The worst inequality is that which traps people inter-generationally. It is so unfair to see children stuck with low aspirations or expectancy of a better life because of their pedigree or whakapapa.

The social status or the life choices of one generation should not confine or relegate to low achievement those who follow them.

Thankfully that inequality is not as prevalent as politicians on the left want to make out.

An Otago University study I have seen reported that of those in the bottom 10 per cent of income in 2002, only 25 per cent were still in that bottom 10 per cent by 2009. This tells me that, over time, most people are able to work their way out of hard times. However, if we're to help that other 25 per cent, then education is the key.

I have been in many schools recently across the electorate, including the 125th anniversary at Matapu and the 100th at St Mary's Stratford. Both are great educational institutions that have left a proud legacy of citizenship and achievement.

Education is the answer to almost everything - whether it is the most basic test in primary school or the competing interests of macro-economic or social policy. We can teach a person to drive a forklift, but we can't expect them to get the right pallet on the right truck if they can't read. Kids can't dream big and aspire to do better if they don't know what is on life's menu.

Our kids also face the hurdle that when times do get tough they impact on youth harder than others - young people not in education, employment or work is around 11.3 per cent, against an adult unemployment rate of 6 per cent. While this is better than it's been since the start of the global financial crisis, it still illustrates the challenge young people looking to make a better life for themselves than their parents had to face at that very first step. So it is on these young people we need to concentrate our effort.
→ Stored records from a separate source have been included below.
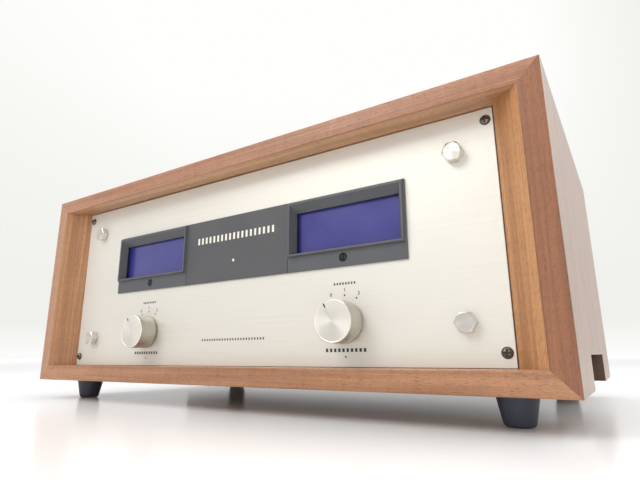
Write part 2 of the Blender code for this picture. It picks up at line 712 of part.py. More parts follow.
def make_zero_adjuster(side, sign, charcoal):
    """A slotted screw whose off-centre pin works the zero arm."""
    x = sign * METER_X
    axis = axis_point(side + "_zero_screw_axis", (x, BEZEL_FRONT_Y, ADJUSTER_Z))
    head_front = BEZEL_FRONT_Y - ADJUSTER_HEAD_PROUD
    head_back = head_front + ADJUSTER_HEAD_LENGTH
    screw = [(0, head_front), (ADJUSTER_HEAD_RADIUS, head_front), (ADJUSTER_HEAD_RADIUS, head_back),
             (ADJUSTER_RADIUS, head_back), (ADJUSTER_RADIUS, ADJUSTER_END_Y), (0, ADJUSTER_END_Y)]
    part = add(side + "_zero_adjuster", turned(screw, (x, 0, ADJUSTER_Z), steps=SMALL_STEPS), charcoal,
               axis.location, axis, smooth=True)
    half = ADJUSTER_SLOT_WIDTH / 2
    reach = ADJUSTER_HEAD_RADIUS + OVERRUN
    slot = box((x - half, head_front - OVERRUN, ADJUSTER_Z - reach),
               (x + half, head_front + ADJUSTER_SLOT_DEPTH, ADJUSTER_Z + reach))
    cut(part, slot, "slot")
    pin = rod(PIN_RADIUS, (x, 0, ADJUSTER_Z + PIN_OFFSET), ADJUSTER_END_Y - ADJUSTER_REACH / 2,
              ARM_BACK_Y + GAP, steps=SMALL_STEPS)
    unite(part, pin, "pin")


def make_zero_arm(side, sign, bright):
    """A forked arm on the meter's staff, moved by the zero screw's pin."""
    x = sign * METER_X
    pivot = axis_point(side + "_zero_arm_axis", (x, ARM_Y, PIVOT_Z))
    hub = rod(HUB_RADIUS, (x, 0, PIVOT_Z), ARM_Y, ARM_BACK_Y, steps=ROUND_STEPS)
    part = add(side + "_zero_arm", hub, bright, pivot.location, pivot, smooth=True)
    tip_z = ADJUSTER_Z + PIN_OFFSET + ARM_TIP
    blade = box((x - ARM_WIDTH / 2, ARM_Y, PIVOT_Z), (x + ARM_WIDTH / 2, ARM_BACK_Y, tip_z))
    unite(part, blade, "blade")
    bore = rod(STAFF_RADIUS + GAP, (x, 0, PIVOT_Z), ARM_Y - OVERRUN, ARM_BACK_Y + OVERRUN,
               steps=SMALL_STEPS)
    half = PIN_RADIUS + GAP
    fork = box((x - half, ARM_Y - OVERRUN, ADJUSTER_Z), (x + half, ARM_BACK_Y + OVERRUN, tip_z + OVERRUN))
    cut(part, together([bore, fork]), "bore_and_fork")


def make_needle(side, sign, black):
    """The pointer, drawn upright and turned to its place of rest."""
    x = sign * METER_X
    pivot = axis_point(side + "_needle_axis", (x, NEEDLE_Y, PIVOT_Z))
    hub = rod(HUB_RADIUS, (x, 0, PIVOT_Z), NEEDLE_Y, NEEDLE_BACK_Y)
    part = add(side + "_meter_needle", hub, black, pivot.location, pivot, smooth=True)
    part.rotation_euler.y = NEEDLE_REST
    root = NEEDLE_ROOT_WIDTH / 2
    tip = NEEDLE_TIP_WIDTH / 2
    blade_y = NEEDLE_Y + (NEEDLE_HUB_LENGTH - NEEDLE_THICKNESS) / 2
    outline = [(x - root, PIVOT_Z - NEEDLE_TAIL), (x + root, PIVOT_Z - NEEDLE_TAIL),
               (x + root, PIVOT_Z), (x + tip, PIVOT_Z + NEEDLE_LENGTH),
               (x - tip, PIVOT_Z + NEEDLE_LENGTH), (x - root, PIVOT_Z)]
    unite(part, prism(outline, 1, blade_y, blade_y + NEEDLE_THICKNESS), "blade")
    bore = rod(STAFF_RADIUS + GAP, (x, 0, PIVOT_Z), NEEDLE_Y - OVERRUN, NEEDLE_BACK_Y + OVERRUN,
               steps=SMALL_STEPS)
    cut(part, bore, "bore")


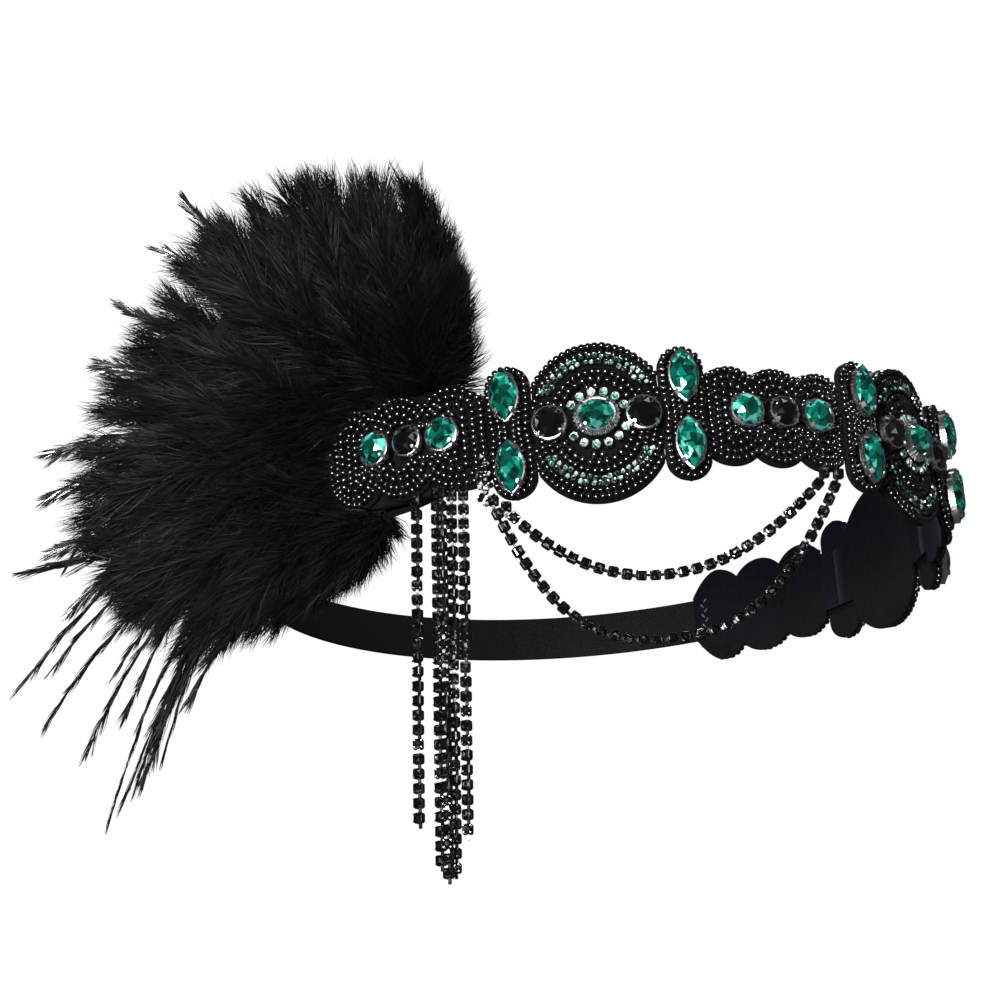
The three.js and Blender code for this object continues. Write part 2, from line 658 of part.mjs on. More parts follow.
// A lock's middle line, from where it leaves the felt (0) to its tip (1).
const ROOT_HALF = { wide: 2.4, thick: 0.35 };
const FELT_MARGIN = 2.6;
const ROOT_ABOVE = FEATHER_LIFT - SEAT_GAP - ROOT_HALF.thick;
function lockSpine({ angle, reach, flare, droop }) {
  const turn = THREE.MathUtils.degToRad(angle);
  const exit = feltEdge(turn) + FELT_MARGIN;
  const leaving = place(END_PANEL + exit * Math.cos(turn), exit * Math.sin(turn), ROOT_ABOVE);
  const length = reach * PLUME_REACH;
  const lean = length * Math.tan(THREE.MathUtils.degToRad(flare));
  const tip = place(END_PANEL, 0, ROOT_ABOVE)
    .addScaledVector(forwards(END_PANEL), length * Math.cos(turn))
    .addScaledVector(UP, length * Math.sin(turn))
    .addScaledVector(outwards(END_PANEL), lean);
  return (share) =>
    leaving.clone().lerp(tip, share).addScaledVector(UP, -droop * PLUME_REACH * share * share);
}

// A ring of a lock, wide across the fan and thick away from the head.
function lockRing(angle, centre, wide, thick, sides) {
  const turn = THREE.MathUtils.degToRad(angle);
  return ovalOutline(2 * wide, 2 * thick, sides).map((point) =>
    centre
      .clone()
      .addScaledVector(forwards(END_PANEL), -point.x * Math.sin(turn))
      .addScaledVector(UP, point.x * Math.cos(turn))
      .addScaledVector(outwards(END_PANEL), point.y),
  );
}

// The body of the plume: a fan as thick as its locks, which fills the room between them.
const CORE = [
  { at: 0, share: 0.6 },
  { at: 0.3, share: 0.62 },
  { at: 0.62, share: 0.62 },
  { at: 0.78, share: 0.4 },
];
function plumeCore() {
  return loft(
    LOCKS.map((lock) => {
      const spine = lockSpine(lock);
      const side = (sign) =>
        CORE.map(({ at, share }) => {
          const full = at === 0 ? ROOT_HALF.thick : PLUME_HALF_THICK * lock.thick;
          return spine(at).addScaledVector(outwards(END_PANEL), sign * share * full);
        });
      return [...side(1), ...side(-1).reverse()];
    }),
  );
}

// Along a lock and a hackle: place, and size as a share of the widest.
const LOCK_SIDES = 5;
const LOCK_SHAPE = [
  { at: 0.3, share: 0.8 },
  { at: 0.62, share: 1 },
  { at: 0.86, share: 0.58 },
  { at: 1, share: 0.1 },
];
const HACKLE_SHAPE = [
  { at: 0, share: 1 },
  { at: 0.5, share: 1 },
  { at: 1, share: 0.2 },
];
function addPlume() {
  const pad = strip(
    END_PANEL - ROOT_PAD.length / 2,
    END_PANEL + ROOT_PAD.length / 2,
    ROOT_PAD.height / 2,
    PAD_FLOOR,
    ROOT_PAD.thick,
  );
  let plume = solidOf(pad).add(solidOf(plumeCore()));
  const inPad = ROOT_PAD.height / 2 - 3;
  for (const lock of LOCKS) {
    const spine = lockSpine(lock);
    const wide = PLUME_HALF_WIDTH * lock.wide;
    const thick = PLUME_HALF_THICK * lock.thick;
    const turn = THREE.MathUtils.degToRad(lock.angle);
    const leaving = feltEdge(turn) + FELT_MARGIN;
    // Under the felt the lock is flat and follows the band's curve.
    const rings = repeat(3, (index) => {
      const run = THREE.MathUtils.lerp(inPad, leaving, index / 2);
      const centre = place(END_PANEL + run * Math.cos(turn), run * Math.sin(turn), ROOT_ABOVE);
      const grown = (0.5 + index / 4) * ROOT_HALF.wide;
      return lockRing(lock.angle, centre, grown, ROOT_HALF.thick, LOCK_SIDES);
    });
    for (const { at, share } of LOCK_SHAPE) {
      rings.push(lockRing(lock.angle, spine(at), share * wide, share * thick, LOCK_SIDES));
    }
    plume = plume.add(solidOf(loft(rings)));
  }
  for (const hackle of HACKLES) {
    const spine = lockSpine(hackle);
    const rings = HACKLE_SHAPE.map(({ at, share }) => {
      const centre = spine(hackle.start + (1 - hackle.start) * at);
      return lockRing(hackle.angle, centre, share * HACKLE_HALF_WIDTH, share * HACKLE_HALF_THICK, 4);
    });
    plume = plume.add(solidOf(loft(rings)));
  }
  addMesh(band, "feather_plume", outerShell(geometryOf(plume)), MATERIALS.feather);
}

addMedallions();
addLinkPanels();
addEndPanels();
addPlaques();
addElastic();
addFeltsAndPad();
addPlume();
addPanelStones();
addMedallionStones();
addPointedStones();
addFringe();
addSwags();

export default headband;
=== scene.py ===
import math

import bpy
import numpy as np
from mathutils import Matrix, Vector


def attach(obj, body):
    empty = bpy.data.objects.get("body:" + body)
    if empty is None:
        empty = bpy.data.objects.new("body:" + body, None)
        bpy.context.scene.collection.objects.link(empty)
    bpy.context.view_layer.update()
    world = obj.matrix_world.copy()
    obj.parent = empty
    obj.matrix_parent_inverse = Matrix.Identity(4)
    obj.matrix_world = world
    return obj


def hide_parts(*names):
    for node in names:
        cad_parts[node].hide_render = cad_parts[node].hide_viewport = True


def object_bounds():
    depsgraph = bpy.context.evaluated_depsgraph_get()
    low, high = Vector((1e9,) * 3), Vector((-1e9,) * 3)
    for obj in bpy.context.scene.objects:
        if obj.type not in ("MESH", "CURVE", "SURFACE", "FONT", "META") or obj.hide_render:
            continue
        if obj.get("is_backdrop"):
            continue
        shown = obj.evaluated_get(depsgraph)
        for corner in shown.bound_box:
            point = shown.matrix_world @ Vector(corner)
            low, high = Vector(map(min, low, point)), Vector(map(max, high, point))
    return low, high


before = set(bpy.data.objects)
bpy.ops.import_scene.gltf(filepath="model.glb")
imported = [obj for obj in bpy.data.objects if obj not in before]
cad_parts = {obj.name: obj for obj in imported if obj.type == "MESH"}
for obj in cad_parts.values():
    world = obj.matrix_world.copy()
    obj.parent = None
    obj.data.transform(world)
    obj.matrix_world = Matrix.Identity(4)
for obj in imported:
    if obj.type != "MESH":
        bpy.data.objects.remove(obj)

cad_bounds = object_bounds()
MM = 0.001

# The felt under every panel is black velvet, cut a little proud of the beads and bent round the
# head. The panels meet edge to edge under the plaques, so from inside the band is one soft face.
HEAD_BREADTH = 167 * MM
HEAD_LENGTH = 181 * MM
WORN_TILT = math.radians(6)
SEAT_GAP = 0.3 * MM
FELT = 1.2 * MM
MEDALLION_LENGTH = 30 * MM
MEDALLION_OVAL = 36 * MM
MEDALLION_HEIGHT = 40 * MM
LINK_LENGTH = 36 * MM
LINK_HEIGHT = 24.6 * MM
END_LENGTH = 42 * MM
END_HEIGHT = 26 * MM
SCALLOP_RADIUS = 9 * MM
SCALLOPS = 3
TONGUE_HEIGHT = 16 * MM
PLAQUE_WIDTH = 10.4 * MM
PLAQUE_HEIGHT = 33.6 * MM
PLAQUE_FELT = 1 * MM
JOINT_STEP = PLAQUE_WIDTH + 2 * SEAT_GAP
FRONT_PLAQUE = MEDALLION_LENGTH / 2 + JOINT_STEP / 2
LINK = FRONT_PLAQUE + JOINT_STEP / 2 + LINK_LENGTH / 2
MIDDLE_PLAQUE = LINK + LINK_LENGTH / 2 + JOINT_STEP / 2
SIDE_MEDALLION = MIDDLE_PLAQUE + JOINT_STEP / 2 + MEDALLION_LENGTH / 2
REAR_PLAQUE = SIDE_MEDALLION + MEDALLION_LENGTH / 2 + JOINT_STEP / 2
END_START = REAR_PLAQUE + JOINT_STEP / 2
END_PANEL = END_START + END_LENGTH / 2
SLOPE_LENGTH = END_LENGTH / 6
FEATHER_LIFT = 3.6 * MM
END_RISE = 3.4 * MM
PATCH = {"centre": END_PANEL + 5 * MM, "length": 41 * MM, "height": 24.6 * MM, "thick": 1 * MM}
FEATHER_FELT = {"centre": END_START + 22.5 * MM, "length": 45 * MM, "height": 30 * MM, "thick": 1.2 * MM}

# Distance along the band against the angle round the head, for bending flat pieces round it.
oval_turns = np.linspace(-math.pi, 2 * math.pi, 6001)
oval_x = -HEAD_BREADTH / 2 * np.sin(oval_turns)
oval_y = -HEAD_LENGTH / 2 * np.cos(oval_turns)
oval_run = np.concatenate([[0], np.cumsum(np.hypot(np.diff(oval_x), np.diff(oval_y)))])
oval_run -= np.interp(0, oval_turns, oval_run)
HEAD_ROUND = np.interp(2 * math.pi, oval_turns, oval_run)


def worn(points):
    """Turn points so that the band sits higher on the brow than at the nape."""
    x, y, z = np.moveaxis(np.asarray(points, float), -1, 0)
    cosine, sine = math.cos(WORN_TILT), math.sin(WORN_TILT)
    return np.stack([x, y * cosine + z * sine, z * cosine - y * sine], -1)


def outwards(along):
    """The level direction that points away from the head."""
    turn = np.interp(along, oval_run, oval_turns)
    x, y = -np.sin(turn) / HEAD_BREADTH, -np.cos(turn) / HEAD_LENGTH
    size = np.hypot(x, y)
    return np.stack([x / size, y / size, 0 * x], -1)


def place(along, across, above):
    """Points of the band: distance along it, height across it, and height above the head."""
    along, across, above = np.broadcast_arrays(*map(np.asarray, (along, across, above)))
    turn = np.interp(along, oval_run, oval_turns)
    foot = np.stack([-HEAD_BREADTH / 2 * np.sin(turn), -HEAD_LENGTH / 2 * np.cos(turn), across], -1)
    return worn(foot + outwards(along) * above[..., None])


def sway(along):
    """How far the right end panel's free end rides up on the plume's root."""
    return END_RISE * np.clip((np.asarray(along) - END_START) / END_LENGTH, 0, 1.2)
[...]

National has big aspirations for our children, their children and our future as a country, and so it set targets for learning. We had a few scraps along the way but we are seeing results.

The percentage of kids leaving high school with NCEA level two is up 10.3 per cent since 2008 to 76.8 per cent. Yet we're not done there, having set ourselves the goal of 85 per cent by 2017. It is one of the 10 targets for Better Public Services which are focusing the mind of this government with other goals such as reducing crime and raising health results.

Children are doing better in education at the moment, and so we make no apology for setting targets and focusing the sector. Some will say it is teaching to the test, or happening in spite of government leadership, but the obvious point is that these gains don't just happen by throwing money at the problem. We have to care enough to intervene child by child, and this is across the social sector in health, welfare, education, and justice.

There are 5 per cent of people who experience about 80 per cent of the negative social conditions and so are most exposed to crime, ill-health, poor housing, and so are the most vulnerable in society. Preventing this spread of vulnerability across generations is the chief goal of John Key and the National Government.

Inequality will be a big issue this election. With these positive indicators coming through, I guess we can say, "bring it on".